Conveniently forgetting that whatever career path the band chose, it resulted in how us red-staters wound up hearing them in the first place, teens began to shrug off Green Day. It didn’t help that they were at peak oversaturation. While the boys took justasec from the madness to conceive (the highly underrated) 1995 follow-up Insomniac, the Warped Tour was in its infancy, giving voice to hordes of smaller, idiosyncratic punkers romantically roughing it in the van. Green Day? That was for jocks and normies. Remember that little dig in High Fidelity (not ’til 2000, but still) where Todd Louiso plays Stiff Little Fingers in Championship Vinyl upon mansplainin’ to Sarah Gilbert that Green Day were influenced by them?

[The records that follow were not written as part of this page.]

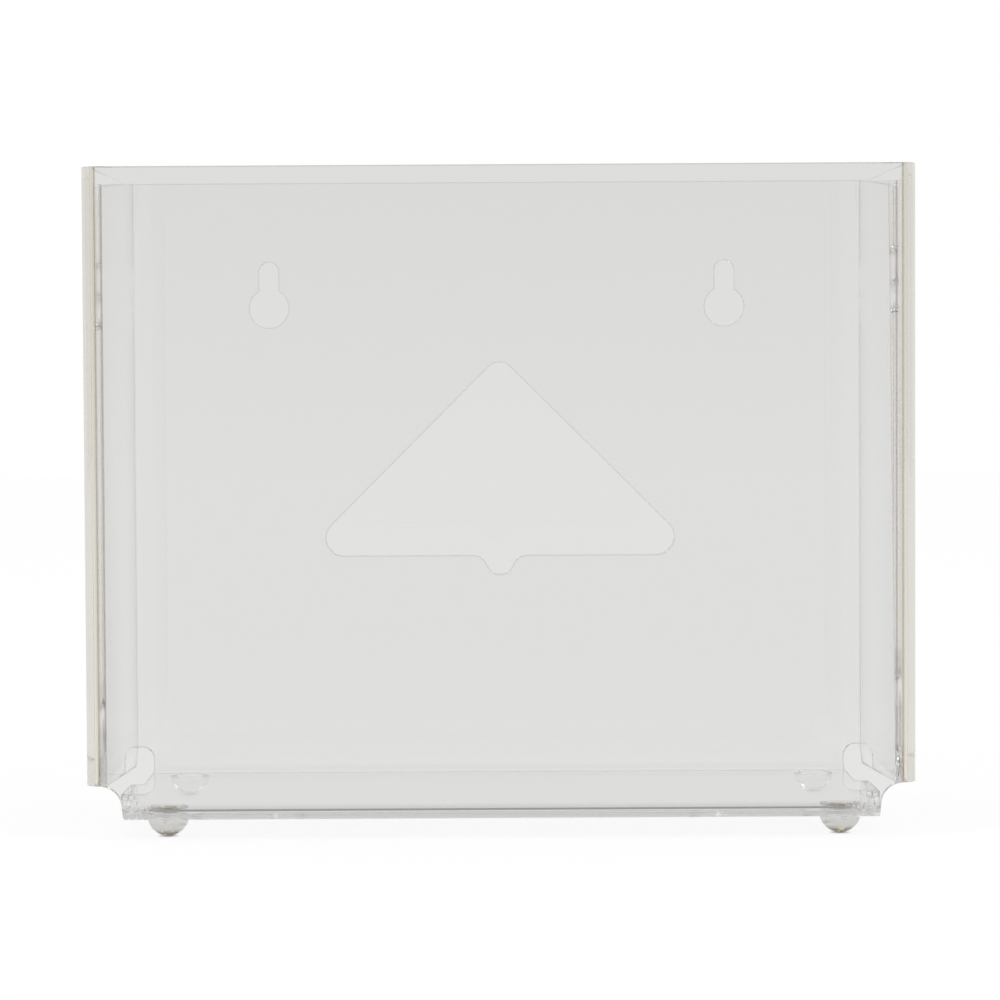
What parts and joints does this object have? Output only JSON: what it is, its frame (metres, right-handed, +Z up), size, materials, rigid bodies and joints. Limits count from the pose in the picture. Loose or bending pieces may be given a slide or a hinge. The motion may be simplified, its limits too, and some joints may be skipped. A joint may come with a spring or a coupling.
{
  "type": "wipe dispenser",
  "caption": "Clear folded acrylic box for flat wipes, open at the top, with a three-cornered hand opening in front, keyholes in the back and dome feet.",
  "frame": {"origin": "under the middle of the box, on the plane that the feet stand on", "axes": "+Z up, -Y towards the front panel with the hand opening, +X to the right as seen from the front"},
  "size_m": [0.254, 0.1016, 0.2059],
  "materials": {
    "clear_acrylic": "clear, polished",
    "clear_bumper": "clear, smooth, slightly soft"
  },
  "bodies": {
    "root": {"dispenser_body": "clear_acrylic", "foot_front_left": "clear_bumper", "foot_front_right": "clear_bumper", "foot_rear_left": "clear_bumper", "foot_rear_right": "clear_bumper"}
  },
  "joints": []
}
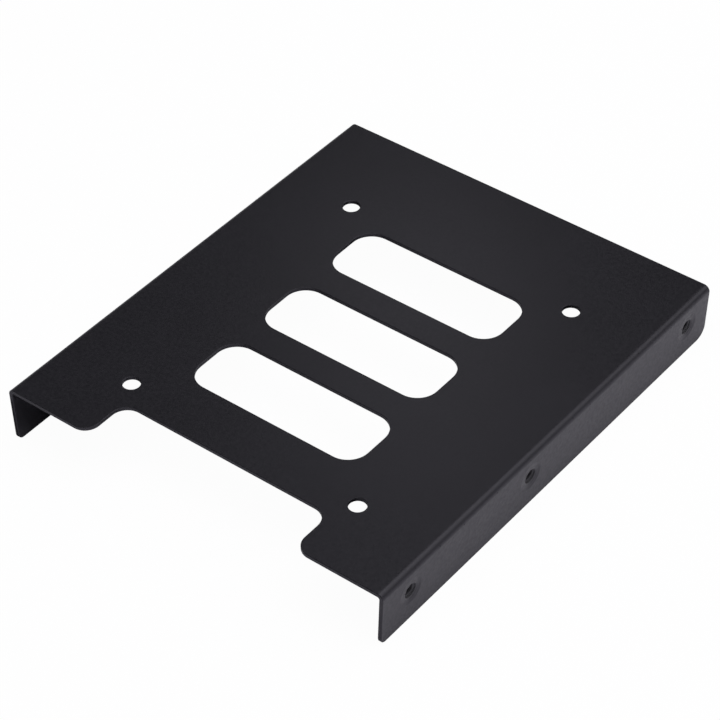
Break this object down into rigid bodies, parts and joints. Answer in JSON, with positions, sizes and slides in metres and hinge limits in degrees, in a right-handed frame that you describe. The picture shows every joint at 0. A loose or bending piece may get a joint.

The soon-to-be couple share a patronizing chuckle when some rando customer wonders aloud, “Is this the new Green Day?” It begs the question: Were we making fun of the dreaded “other,” or simply an earlier version of ourselves?
A quarter-century later, it’s so much more fun to enjoy Dookie for what it contained, rather than what it represented. Armstrong, Dirnt and drummer Tre Cool have gotten seriously ambitious since: power ballads, punk rock operas, Broadway musicals, taking on the formerly lamest POTUS, staggering the release of what basically amounted to a triple album. Your mileage may vary on that evolution, but I bet your pleasure receptors fire like a motherfucker whenever a Dookie track comes on the ol’ FM/jukebox/paid streaming platform. Hell, mine are this very moment just from concluding a serious, contemplative retrospective on the merits of an album called Dookie.